Por lo tanto, no es la persona sola —sacerdote o fiel— o el grupo quien celebra la liturgia, sino que la liturgia es primariamente acción de Dios a través de la Iglesia, que tiene su historia, su rica tradición y su creatividad. Esta universalidad y apertura fundamental, que es propia de toda la liturgia, es una de las razones por la cual no puede ser ideada o modificada por la comunidad o por los expertos, sino que deber ser fiel a las formas de la Iglesia universal.
Incluso en la liturgia de la más pequeña comunidad está siempre presente toda la Iglesia. Por ello, no existen «extranjeros» en la comunidad litúrgica. En cada celebración litúrgica participa junta toda la Iglesia, cielo y tierra, Dios y los hombres. La liturgia cristiana, incluso si se celebra en un lugar y un espacio concreto, y expresa el «sí» de una determinada comunidad, es católica por naturaleza, procede del todo y conduce al todo, en unidad con el Papa, con los obispos, con los creyentes de todas las épocas y de todos los lugares. Cuanto más una celebración está animada por esta conciencia, tanto más fructuosamente se realiza en ella el sentido auténtico de la liturgia.
Queridos amigos, la Iglesia se hace visible de muchas maneras: en la acción caritativa, en los proyectos de misión y en el apostolado personal que cada cristiano debe realizar en el propio ambiente. Pero el lugar donde se la experimenta plenamente como Iglesia es en la liturgia: la liturgia es el acto en el cual creemos que Dios entra en nuestra realidad y nosotros lo podemos encontrar, lo podemos tocar. Es el acto en el cual entramos en contacto con Dios: él viene a nosotros, y nosotros somos iluminados por él. Por ello, cuando en las reflexiones sobre la liturgia sólo centramos nuestra atención en cómo hacerla atrayente, interesante y bella, corremos el riesgo de olvidar lo esencial: la liturgia se celebra para Dios y no para nosotros mismos; es su obra; él es el sujeto; y nosotros debemos abrirnos a él y dejarnos guiar por él y por su Cuerpo, que es la Iglesia.
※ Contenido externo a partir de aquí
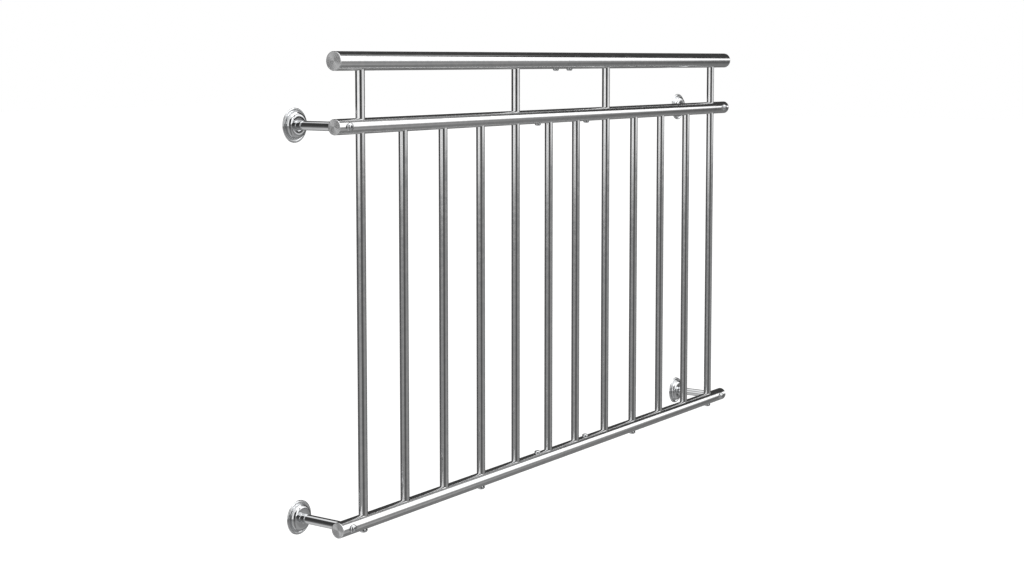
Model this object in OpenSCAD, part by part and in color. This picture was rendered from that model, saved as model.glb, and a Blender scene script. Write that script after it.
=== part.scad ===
// Juliet balcony: a railing of round stainless tube that hangs on four wall brackets.
// Millimetres, +Z up. The wall is the plane y = 0 and the railing stands off it towards -Y.
// The origin is the centre of the lower left wall plate, on its back face.

/* [Overall] */
// Length of the rails, end caps included
overall_length = 1624; // [1200:1:2600]
// Height from the underside of the bottom rail to the top of the handrail
overall_height = 961; // [700:1:1200]
// Distance from the wall to the axis of the rails
wall_distance = 129; // [80:1:240]

/* [Rails] */
// Outside diameter of the handrail
handrail_d = 38.1; // [30:0.1:60]
// Outside diameter of the middle and bottom rails
rail_d = 31.8; // [26:0.1:50]
// Wall of the rail tubes
rail_wall = 1.2; // [1:0.1:2.5]
// Height of the handrail axis above the middle rail axis
middle_rail_drop = 128; // [90:1:250]
// Gap left where the two halves of a rail meet
seam_gap = 0.3; // [0.1:0.1:1]

/* [Bars] */
// Outside diameter of the balusters and posts
bar_d = 19; // [12:0.5:26]
// Wall of the baluster and post tubes
bar_wall = 1.0; // [0.8:0.1:2]
// Distance between the two bars beside the centre joint
centre_pitch = 117; // [90:1:140]
// Distance from the end of a rail to the axis of the outer post
post_inset = 78.5; // [60:0.5:150]
// Gap all round a bar in its drilled hole
hole_clearance = 0.15; // [0.1:0.05:0.5]
// Length of the plug inside a bar foot
foot_plug_length = 22; // [15:1:40]

/* [Joint sleeves] */
// Length of the sleeve inside the handrail joint
handrail_sleeve_length = 90; // [70:1:160]
// Length of the sleeves inside the middle and bottom rail joints
rail_sleeve_length = 250; // [220:1:300]
// Wall of the sleeves
sleeve_wall = 2.5; // [2:0.1:4]
// Gap all round a sleeve or a cap spigot inside its tube
sleeve_clearance = 0.1; // [0.05:0.05:0.3]
// Distance of a handrail joint screw from the seam
handrail_screw_offset = 29; // [20:1:40]
// Distance of a middle or bottom rail joint screw from the seam
rail_screw_offset = 104; // [90:1:110]

/* [End caps] */
// Thickness of the cap disc outside the tube
cap_thickness = 2.5; // [1.5:0.1:6]
// Bevel round the edge of the cap disc
cap_bevel = 0.7; // [0.3:0.1:1.2]
// Length of the cap spigot inside the tube
cap_spigot = 10; // [6:1:16]
// Wall of the cap spigot
cap_spigot_wall = 2; // [1.5:0.1:3]

/* [Wall brackets] */
// Distance from the end of a rail to the bracket axis
bracket_inset = 28; // [24:0.5:40]
// Outside diameter of the stand-off tube
arm_d = 19; // [16:0.5:26]
// Wall of the stand-off tube
arm_wall = 2; // [1.5:0.1:3]
// Length of the threaded plug in the front end of the stand-off
arm_plug_length = 28; // [20:1:40]
// Gap between the shaped end of the stand-off and the rail
saddle_clearance = 0.05; // [0.05:0.05:0.2]
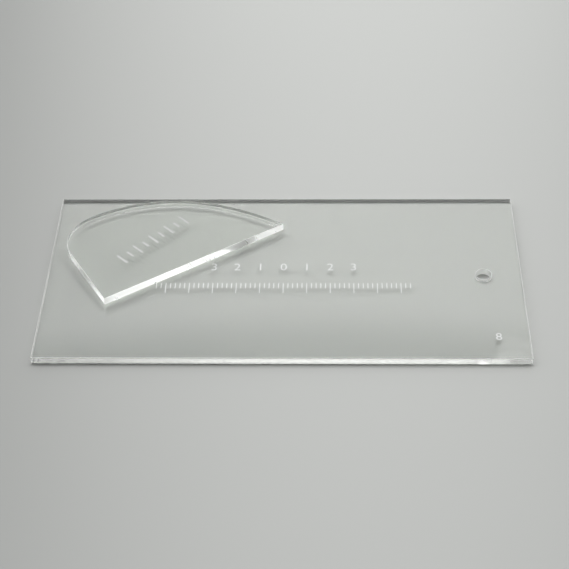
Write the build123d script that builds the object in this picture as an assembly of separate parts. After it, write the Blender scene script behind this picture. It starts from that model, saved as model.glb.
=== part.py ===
from build123d import *
from math import acos, cos, degrees, radians
import os

# Icing smoother of clear acrylic sheet: a straight-edged scraper plate, and a small curved
# hand scraper that lies loose on it. Lengths are in millimetres and angles in degrees.
# The origin is the centre of the plate's underside: +X runs along the long edges towards the
# hanging hole, +Y to the far long edge, and +Z up.

# Scraper plate, with four straight working edges.
plate_length = 203.2
plate_width = 101.6
plate_thickness = 3.175
plate_edge_round = 0.2

# Hanging hole in the plate, on the plate's middle line.
hole_radius = 3.3
hole_from_short_edge = 16.1

# Hand scraper: straight base, short side nearly square to it, then three arcs back to the base.
# Each arc starts in line with the one before.
hand_thickness = 3.5
hand_edge_round = 0.2
side_length = 33.3
side_angle = 88.7
corner_radius = 18.1
corner_turn = 87.0
crest_radius = 67.2
crest_turn = 51.2
sweep_radius = 109.0

# Where the hand scraper lies: the corner between its base and its side, measured from the
# plate's edges, the angle of its base to the plate's long edges, and the film of air that
# one flat sheet keeps under it when it lies on another.
hand_from_short_edge = 26.8
hand_from_long_edge = 31.4
hand_angle = 33.2
air_film = 0.04


def soften_rims(piece, radius):
    """Round the edges of the top and bottom faces, and leave the upright edges sharp."""
    flats = piece.faces().sort_by(Axis.Z)
    return fillet(flats[0].edges() + flats[-1].edges(), radius)


def make_scraper_plate():
    sheet = Rectangle(plate_length, plate_width)
    hole_x = plate_length / 2 - hole_from_short_edge
    outline = sheet - Pos(hole_x, 0) * Circle(hole_radius)
    return soften_rims(extrude(outline, plate_thickness), plate_edge_round)


def sweep_turn(start):
    """Angle that the last arc turns through before it meets the base line."""
    heading = side_angle - corner_turn - crest_turn
    centre_height = start.Y - sweep_radius * cos(radians(heading))
    return heading + degrees(acos(-centre_height / sweep_radius))


def make_hand_scraper():
    with BuildLine() as outline:
        side = PolarLine((0, 0), side_length, side_angle)
        corner = JernArc(side @ 1, side % 1, corner_radius, -corner_turn)
        crest = JernArc(corner @ 1, corner % 1, crest_radius, -crest_turn)
        sweep = JernArc(crest @ 1, crest % 1, sweep_radius, -sweep_turn(crest @ 1))
        Line(sweep @ 1, side @ 0)
    blank = extrude(make_face(outline.wires()), hand_thickness, dir=(0, 0, 1))
    piece = soften_rims(blank, hand_edge_round)
    corner_x = hand_from_short_edge - plate_length / 2
    corner_y = hand_from_long_edge - plate_width / 2
    underside = plate_thickness + air_film
    return Pos(corner_x, corner_y, underside) * Rot(Z=hand_angle) * piece


os.makedirs("parts", exist_ok=True)
export_step(make_scraper_plate(), "parts/scraper_plate.step")
export_step(make_hand_scraper(), "parts/hand_scraper.step")
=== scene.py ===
import math
from collections import namedtuple

import bpy
from mathutils import Matrix, Vector, noise
from mathutils.geometry import tessellate_polygon


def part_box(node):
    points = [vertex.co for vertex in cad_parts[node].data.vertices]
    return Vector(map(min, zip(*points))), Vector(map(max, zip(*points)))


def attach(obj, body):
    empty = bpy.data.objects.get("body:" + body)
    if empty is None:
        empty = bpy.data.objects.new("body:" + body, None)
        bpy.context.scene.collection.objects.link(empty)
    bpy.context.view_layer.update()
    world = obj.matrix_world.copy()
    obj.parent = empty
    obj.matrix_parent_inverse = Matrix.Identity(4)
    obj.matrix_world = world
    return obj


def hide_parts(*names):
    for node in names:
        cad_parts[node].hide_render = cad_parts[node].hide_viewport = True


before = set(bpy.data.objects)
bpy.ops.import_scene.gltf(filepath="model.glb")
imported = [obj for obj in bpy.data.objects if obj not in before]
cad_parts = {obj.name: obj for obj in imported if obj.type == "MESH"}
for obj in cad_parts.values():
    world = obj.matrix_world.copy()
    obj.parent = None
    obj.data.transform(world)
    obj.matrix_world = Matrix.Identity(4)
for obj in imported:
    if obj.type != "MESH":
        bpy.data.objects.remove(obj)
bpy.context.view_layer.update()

# Icing smoother of clear acrylic sheet: a straight-edged scraper plate, and a curved hand scraper
# that lies loose on it. Lengths are in millimetres and angles in degrees.
scene = bpy.context.scene
MM = 0.001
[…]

Pidamos al Señor aprender cada día a vivir la sagrada liturgia, especialmente la celebración eucarística, rezando en el «nosotros» de la Iglesia, que dirige su mirada no a sí misma, sino a Dios, y sintiéndonos parte de la Iglesia viva de todos los lugares y de todos los tiempos. Gracias.
Saludos
Saludo cordialmente a los peregrinos de lengua española, en particular a los sacerdotes del Pontificio Colegio Mexicano, así como a los grupos provenientes de España, México, Perú, Honduras, Chile, Argentina y otros países latinoamericanos. Pidamos al Señor que sepamos vivir cada día la liturgia, especialmente la eucaristía, como acción de Dios en nosotros, y sintiéndonos parte de la Iglesia viva. Muchas gracias.